### SUPPLIED RECORDS
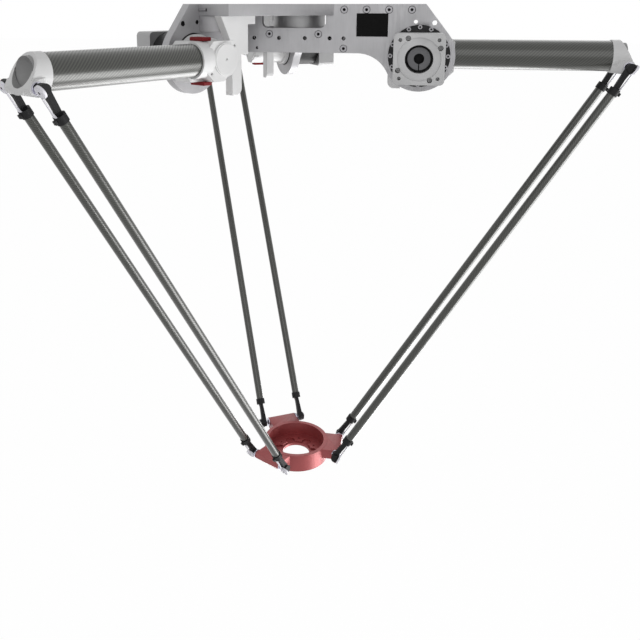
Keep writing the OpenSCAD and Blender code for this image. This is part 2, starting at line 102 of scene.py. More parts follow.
class Nodes:
    """A material's node graph, with short calls for the nodes used here."""

    def __init__(self, name: str) -> None:
        """Starts a material with only its output and a principled shader.

        Args:
            name: The material's name.
        """
        self.material = bpy.data.materials.new(name)
        self.material.use_nodes = True
        self.tree = self.material.node_tree
        self.tree.nodes.clear()
        self.shader = self.add("ShaderNodeBsdfPrincipled")
        self.out = self.add("ShaderNodeOutputMaterial")
        self.join(self.shader, "BSDF", self.out, "Surface")

    def add(self, kind: str, **values: object) -> bpy.types.Node:
        """Adds a node.

        Args:
            kind: The node's type name.
            values: Attributes to set on it.

        Returns:
            The new node.
        """
        node = self.tree.nodes.new(kind)
        for key, value in values.items():
            setattr(node, key, value)
        return node

    def join(self, source: bpy.types.Node, out: str | int, target: bpy.types.Node, into: str | int) -> None:
        """Links an output of one node to an input of another."""
        self.tree.links.new(source.outputs[out], target.inputs[into])

    def set_shader(self, **values: float | tuple[float, ...]) -> None:
        """Sets sockets of the shader, named with _ for each space."""
        for key, value in values.items():
            self.shader.inputs[key.replace("_", " ")].default_value = value

    def coords(self, kind: Coords = Coords.OBJECT) -> bpy.types.Node:
        """Texture coordinates, with the wanted output's name kept on the node."""
        return self.add("ShaderNodeTexCoord", label=kind.value)

    def calculate(self, operation: str, source: bpy.types.Node, out: str,
                  number: float | None = None) -> bpy.types.Node:
        """Does arithmetic on one output of a node.

        Args:
            operation: The Math node's operation.
            source: The node that gives the first number.
            out: Its output's name.
            number: The second number, for an operation that takes one.

        Returns:
            The Math node.
        """
        node = self.add("ShaderNodeMath", operation=operation)
        if number is not None:
            node.inputs[1].default_value = number
        self.join(source, out, node, 0)
        return node

    def noise(self, source: bpy.types.Node, scale: float, detail: float,
              stretch: Place = (1, 1, 1)) -> bpy.types.Node:
        """Noise on stretched coordinates.

        Args:
            source: A coordinates node.
            scale: Cycles per metre along an unstretched axis.
            detail: Octaves of the noise.
            stretch: Factor on each axis.

        Returns:
            The noise node.
        """
        mapping = self.add("ShaderNodeMapping")
        mapping.inputs["Scale"].default_value = stretch
        self.join(source, source.label, mapping, "Vector")
        node = self.add("ShaderNodeTexNoise")
        node.inputs["Scale"].default_value = scale
        node.inputs["Detail"].default_value = detail
        self.join(mapping, "Vector", node, "Vector")
        return node

    def tint(self, source: bpy.types.Node, colour: RGB, spread: float) -> None:
        """Colours the shader by a noise: a ramp from a darker to a lighter shade of one colour.

        Args:
            source: The noise node.
            colour: The middle colour, linear.
            spread: Share by which each end departs from it.
        """
        node = self.add("ShaderNodeValToRGB")
        for element, place, share in zip(node.color_ramp.elements, NOISE_SPAN, (1 - spread, 1 + spread)):
            element.position = place
            element.color = (*(min(1.0, c * share) for c in colour), 1.0)
        self.join(source, "Fac", node, "Fac")
        self.join(node, "Color", self.shader, "Base Color")

    def roughen(self, source: bpy.types.Node, out: str, rough: tuple[float, float],
                span: tuple[float, float]) -> None:
        """Maps a value to the shader's roughness.

        Args:
            source: The node that gives the value.
            out: Its output's name.
            rough: Roughness at each end of the span.
            span: The value's own range.
        """
        node = self.add("ShaderNodeMapRange")
        for key, value in zip(("From Min", "From Max", "To Min", "To Max"), (*span, *rough)):
            node.inputs[key].default_value = value
        self.join(source, out, node, "Value")
        self.join(node, "Result", self.shader, "Roughness")

    def bump(self, source: bpy.types.Node, out: str | int, height: float, strength: float,
             edge: float | None = None) -> None:
        """Bumps the surface.

        Args:
            source: The node that gives the height.
            out: Its output's name or number.
            height: Height of the bump in metres.
            strength: Share of the bump that shows.
            edge: Radius of the rounded edges under the bump, in metres, where there are any.
        """
        node = self.add("ShaderNodeBump")
        node.inputs["Distance"].default_value = height
        node.inputs["Strength"].default_value = strength
        self.join(source, out, node, "Height")
        if edge:
            bevel = self.add("ShaderNodeBevel", samples=EDGE_SAMPLES)
            bevel.inputs["Radius"].default_value = edge
            self.join(bevel, "Normal", node, "Normal")
        self.join(node, "Normal", self.shader, "Normal")


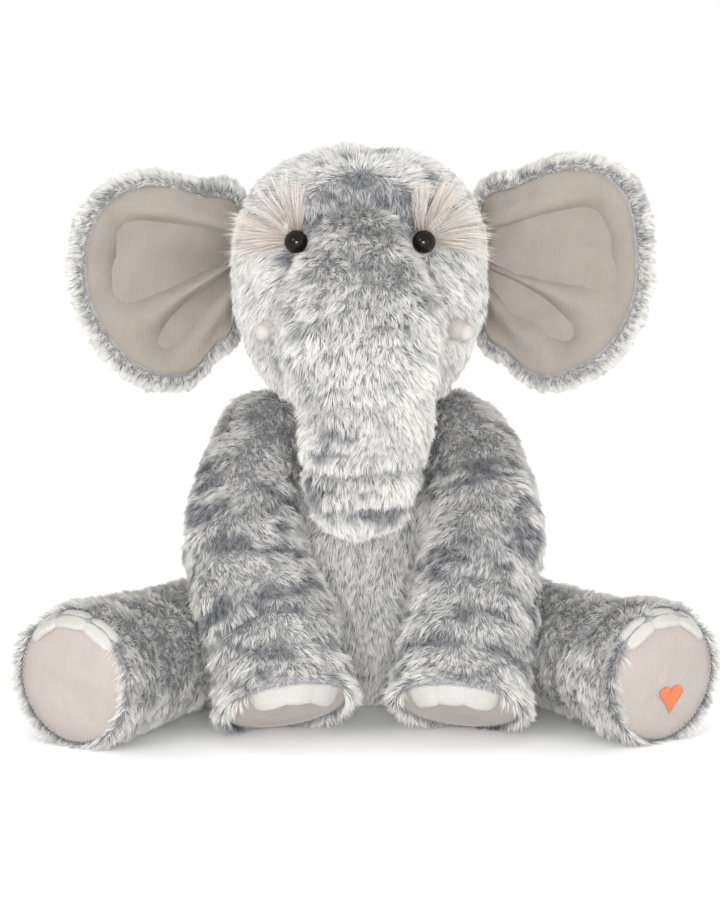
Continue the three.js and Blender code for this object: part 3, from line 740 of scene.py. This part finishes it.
def build_limb(kind, s):
    front = kind == "front"
    st = (ARM if front else LEG)[s]
    seed = {"frontl": 1, "frontr": 2, "hindl": 3, "hindr": 4}[kind + s]
    g = tube(st, flat_end=True, start=0.9)
    P = g.V
    q = limb_coords(g, 13, 26) + seed * 13.7
    low = noise(P / 36 + seed)
    cr = 0.8 * crease(q, low)
    # gathered folds across the limb, behind the foot and up to the body
    back = g.s[-g.foot - 1] - g.s[:, None] + 5.0 * noise(P / 34 + 21 + seed)
    for at_, wide, deep in (((27, 4.0, 0.75), (50, 3.6, 0.8), (73, 3.4, 0.6), (97, 3.4, 0.7), (122, 3.6, 0.6)) if front else ((36, 5.0, 1.7), (58, 4.2, 1.0), (82, 4.0, 1.0))):
        gate = smooth(-0.55, 0.1, noise(P / 40 + at_ * 0.37))
        cr = np.maximum(cr, deep * gate * np.exp(-((back - at_) / wide) ** 2))
    tip = np.ones(g.nr)
    tip[-g.foot:] = 0
    end = smooth(0, 10, (g.s[-g.foot - 1] - g.s))
    live = (tip * np.where(np.arange(g.nr) < g.nr - g.foot, 1, 0))[:, None] * (0.25 + 0.75 * end[:, None])
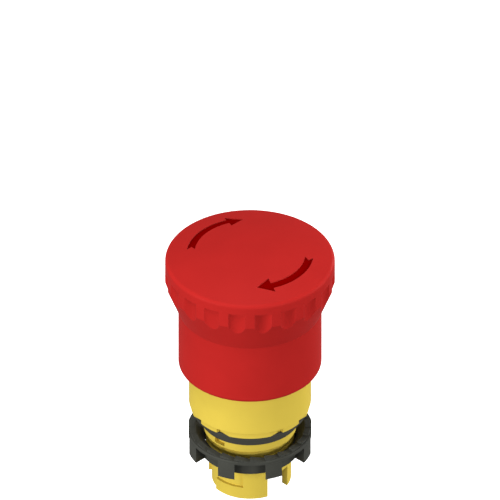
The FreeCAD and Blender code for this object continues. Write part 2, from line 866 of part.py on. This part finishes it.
def make_clip(low, radius, stem_radius):
    bore = stem_radius - d.clip_depth + HAIR_PLAY
    gap = stem_radius * CLIP_MOUTH_SHARE
    ring = tube(radius, bore, low, low + d.clip_thick)
    return cut(ring, block(0, radius + BEYOND, -gap, gap, low - BEYOND, low + d.clip_thick + BEYOND))


def make_contact_pusher():
    bore = d.stem_foot_radius + PLAY
    plate = turned("pusher_plate", [
        (bore, d.pusher_base),
        (d.pusher_radius, d.pusher_base),
        (d.pusher_radius, d.pusher_base + d.pusher_plate),
        (d.pusher_hub, d.pusher_base + d.pusher_plate),
        (d.pusher_hub, d.pusher_top),
        (bore, d.pusher_top),
    ])
    return rounded(plate, d.edge_round, [(d.pusher_radius, d.pusher_base)], "Chamfer")


def make_bumper_ring():
    base = d.pusher_top + PLAY
    ring = turned("bumper", [
        (d.stem_radius + PLAY, base),
        (d.bumper_radius, base),
        (d.bumper_radius, d.bumper_top),
        (d.stem_radius + PLAY, d.bumper_top),
    ])
    return rounded(ring, d.edge_round, [(d.bumper_radius, base), (d.bumper_radius, d.bumper_top)])


# ---------------------------------------------------------------- fixed pieces inside the housing


def make_return_spring():
    seat = d.web_top + d.seat_thick + HAIR_PLAY
    top = d.carrier_base - HAIR_PLAY
    inset = d.return_wire * GROUND_END_SHARE
    height = top - seat - inset * 2
    frame = Placement(Vector(0, 0, (seat + inset).value), Rotation())
    winding = coil(d.return_coil, d.return_wire, height / d.return_turns, height, frame)
    return common(winding, cylinder(d.spring_room, seat, top))


def make_latch_sleeve():
    sleeve = turned("sleeve_core", [
        (d.sleeve_bore, d.sleeve_base),
        (d.sleeve_radius, d.sleeve_base),
        (d.sleeve_radius, d.sleeve_top),
        (d.sleeve_bore, d.sleeve_top),
        (d.sleeve_bore, d.groove_high),
        (d.groove_radius, d.groove_high),
        (d.groove_radius, d.groove_low + d.groove_bevel),
        (d.sleeve_bore, d.groove_low),
    ])
    half = d.keyway_width / 2
    return cut(sleeve, block(-half, half, -d.keyway_reach, d.keyway_reach,
                             d.sleeve_base - BEYOND, d.sleeve_top + BEYOND))


def make_guide_bush():
    bore = d.hub_radius + OVERLAP
    return turned("bush_core", [
        (bore, d.bush_base),
        (d.sleeve_radius, d.bush_base),
        (d.sleeve_radius, d.housing_top),
        (d.bush_flange_radius, d.housing_top),
        (d.bush_flange_radius, d.housing_top + d.bush_flange_thick),
        (d.seal_room, d.housing_top + d.bush_flange_thick),
        (d.seal_room, d.seal_floor),
        (bore, d.seal_floor),
    ])


def make_lip_seal():
    heel = d.seal_room - PLAY
    throat = d.hub_radius + d.seal_web
    lip = d.hub_radius + PLAY
    top = d.housing_top + d.bush_flange_thick
    return turned("seal_core", [
        (heel, d.seal_floor),
        (heel, top),
        (throat + d.lip_thick, top),
        (lip + d.lip_tip, top + d.lip_rise),
        (lip, top + d.lip_rise - d.lip_tip),
        (throat, top - d.seal_web_thick),
        (throat, d.seal_floor),
    ])


# ---------------------------------------------------------------- all nodes, checked and written

NODES = {
    "mushroom_cap": make_mushroom_cap(),
    "cam_hub": make_cam_hub(),
    "torsion_spring": make_torsion_spring(),
    "plunger": make_plunger(),
    "thrust_washer": tube(d.thrust_radius, d.stem_top_radius + PLAY, d.thrust_base,
                          d.thrust_base + d.thrust_thick),
    "head_clip": make_clip(d.head_clip_base + HAIR_PLAY, d.head_clip_radius, d.stem_top_radius),
    "contact_pusher": make_contact_pusher(),
    "pusher_clip": make_clip(d.pusher_clip_base + HAIR_PLAY, d.pusher_clip_radius, d.stem_foot_radius),
    "bumper_ring": make_bumper_ring(),
    "housing": make_housing(),
    "panel_gasket": make_panel_gasket(),
    "latch_sleeve": make_latch_sleeve(),
    "guide_bush": make_guide_bush(),
    "lip_seal": make_lip_seal(),
    "return_spring": make_return_spring(),
    "spring_seat": tube(d.seat_radius, d.seat_bore, d.web_top, d.web_top + d.seat_thick),
    "fixing_nut": make_fixing_nut(),
}
for side, turn in SIDES.items():
    NODES["release_arrow_" + side] = make_release_arrow(turn)
    NODES["latch_pin_" + side] = make_latch_pin(turn)
    NODES["latch_spring_" + side] = make_latch_spring(turn)

doc.recompute()
for name, node in NODES.items():
    node.Label = name
    bind(node, "Placement.Base.z", -d.panel_plane)
doc.recompute()

for thing in doc.Objects:
    if {"Invalid", "Error"} & set(thing.State):
        raise RuntimeError(f"{thing.Label} failed: {thing.State}")
os.makedirs("parts", exist_ok=True)
for name, node in NODES.items():
    shape = node.Shape
    if shape.isNull() or not shape.isValid() or not shape.Solids:
        raise RuntimeError(f"{name} has no valid solid")
    print(f"{name}: {len(shape.Solids)} solid, {shape.Volume:.1f} mm3, z {shape.BoundBox.ZMin:.2f} to "
          f"{shape.BoundBox.ZMax:.2f}")
    shape.exportStep(f"parts/{name}.step")
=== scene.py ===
import json
import math

import bpy
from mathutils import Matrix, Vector


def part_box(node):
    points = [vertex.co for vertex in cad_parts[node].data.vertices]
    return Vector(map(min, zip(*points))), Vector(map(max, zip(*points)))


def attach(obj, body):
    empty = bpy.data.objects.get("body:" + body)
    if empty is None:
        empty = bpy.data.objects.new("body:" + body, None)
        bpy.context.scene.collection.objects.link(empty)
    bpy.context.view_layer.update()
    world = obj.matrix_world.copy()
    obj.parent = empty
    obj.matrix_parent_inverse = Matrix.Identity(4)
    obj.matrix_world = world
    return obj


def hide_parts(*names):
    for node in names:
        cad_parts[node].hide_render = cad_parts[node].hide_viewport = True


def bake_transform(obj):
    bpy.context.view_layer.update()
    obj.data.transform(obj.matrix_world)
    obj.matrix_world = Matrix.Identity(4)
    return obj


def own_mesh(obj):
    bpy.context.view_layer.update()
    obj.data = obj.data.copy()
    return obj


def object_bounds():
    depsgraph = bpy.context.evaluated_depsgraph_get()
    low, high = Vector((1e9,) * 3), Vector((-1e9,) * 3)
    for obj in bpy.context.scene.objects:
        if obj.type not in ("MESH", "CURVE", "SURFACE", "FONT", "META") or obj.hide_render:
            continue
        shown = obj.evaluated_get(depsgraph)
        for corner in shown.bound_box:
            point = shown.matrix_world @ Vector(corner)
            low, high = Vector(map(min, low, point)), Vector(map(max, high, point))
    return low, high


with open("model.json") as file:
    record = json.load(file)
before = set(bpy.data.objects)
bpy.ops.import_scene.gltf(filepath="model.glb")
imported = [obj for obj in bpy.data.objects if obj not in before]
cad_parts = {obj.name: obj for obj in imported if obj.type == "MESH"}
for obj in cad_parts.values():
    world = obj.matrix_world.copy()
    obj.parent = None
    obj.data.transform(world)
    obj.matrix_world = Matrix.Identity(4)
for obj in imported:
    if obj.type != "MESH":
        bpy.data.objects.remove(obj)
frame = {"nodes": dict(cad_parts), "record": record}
CAD_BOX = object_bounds()
MM = 0.001
NODES = frame["nodes"]
SCENE = bpy.context.scene

# ---------------------------------------------------------------- camera

ELEVATION = math.radians(35.264)      # isometric
FRAME_WIDTH = 500 / 4.25 * MM         # what the picture's width covers on the object
AIM_BELOW_TOP = 0.36 * MM             # the picture's centre lies on the axis, just under the dome's top
CAMERA_DISTANCE = 0.6
CLIP_NEAR = 0.01
CLIP_FAR = 5


def make_camera():
    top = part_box("mushroom_cap")[1].z
    target = Vector((0, 0, top - AIM_BELOW_TOP))
    back = Vector((0, -math.cos(ELEVATION), math.sin(ELEVATION)))
    data = bpy.data.cameras.new("camera")
    data.type = "ORTHO"
    data.ortho_scale = FRAME_WIDTH
    data.clip_start = CLIP_NEAR
    data.clip_end = CLIP_FAR
    camera = bpy.data.objects.new("camera", data)
    camera.location = target + back * CAMERA_DISTANCE
    camera.rotation_euler = back.to_track_quat("Z", "Y").to_euler()
    SCENE.collection.objects.link(camera)
    SCENE.camera = camera


# ---------------------------------------------------------------- floor and light

WHITE = (1, 1, 1, 1)
FLOOR_DROP = 0.3                      # far enough below for every shadow to fall outside the view
FLOOR_HALF = 4.0
FLOOR_COLOUR = (0.8, 0.8, 0.8, 1)
FLOOR_ROUGHNESS = 0.9
FLOOR_GLOW = 1.0                      # keeps the pale floor plain white wherever the lamps fade
WORLD_STRENGTH = 0.25
LAMP_TARGET = Vector((0, 0, 20 * MM))
LAMP_DISTANCE = 0.95
LAMP_SIZE = 0.35
# name: azimuth and elevation in degrees, then power in watts
# azimuth 0 is the camera's side, and it grows towards +X
LAMPS = {
    "key": (-60, 10, 5.8),
    "front_left": (-35, 10, 3.0),
    "front_right": (40, 10, 3.5),
    "side": (95, 10, 4.9),
    "rim": (140, 10, 3.2),
    "top": (-35, 70, 4.5),
    "back": (180, 70, 2.3),
}


def make_floor():
    level = CAD_BOX[0][2] - FLOOR_DROP
    mesh = bpy.data.meshes.new("floor")
    corners = [(-1, -1), (1, -1), (1, 1), (-1, 1)]
    mesh.from_pydata([(x * FLOOR_HALF, y * FLOOR_HALF, level) for x, y in corners], [], [(0, 1, 2, 3)])
    floor = bpy.data.objects.new("floor", mesh)
    SCENE.collection.objects.link(floor)
    material, _, _, shader = new_material("pale_floor")
    shader.inputs["Base Color"].default_value = FLOOR_COLOUR
    shader.inputs["Roughness"].default_value = FLOOR_ROUGHNESS
    shader.inputs["Emission Color"].default_value = WHITE
    shader.inputs["Emission Strength"].default_value = FLOOR_GLOW
    floor.data.materials.append(material)
    floor.visible_diffuse = False     # the floor stays out of the part's own shading
    floor.visible_glossy = False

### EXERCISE
Print the listing above from its first line through the line with "self.tree.links.new(source.outputs[out], target.inputs[into])", and stop there.

### RIGHT ANSWER
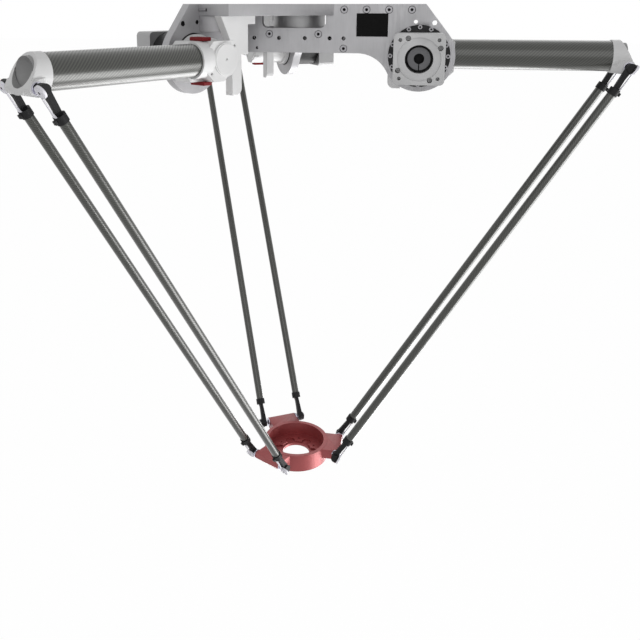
Keep writing the OpenSCAD and Blender code for this image. This is part 2, starting at line 102 of scene.py. More parts follow.
class Nodes:
    """A material's node graph, with short calls for the nodes used here."""

    def __init__(self, name: str) -> None:
        """Starts a material with only its output and a principled shader.

        Args:
            name: The material's name.
        """
        self.material = bpy.data.materials.new(name)
        self.material.use_nodes = True
        self.tree = self.material.node_tree
        self.tree.nodes.clear()
        self.shader = self.add("ShaderNodeBsdfPrincipled")
        self.out = self.add("ShaderNodeOutputMaterial")
        self.join(self.shader, "BSDF", self.out, "Surface")

    def add(self, kind: str, **values: object) -> bpy.types.Node:
        """Adds a node.

        Args:
            kind: The node's type name.
            values: Attributes to set on it.

        Returns:
            The new node.
        """
        node = self.tree.nodes.new(kind)
        for key, value in values.items():
            setattr(node, key, value)
        return node

    def join(self, source: bpy.types.Node, out: str | int, target: bpy.types.Node, into: str | int) -> None:
        """Links an output of one node to an input of another."""
        self.tree.links.new(source.outputs[out], target.inputs[into])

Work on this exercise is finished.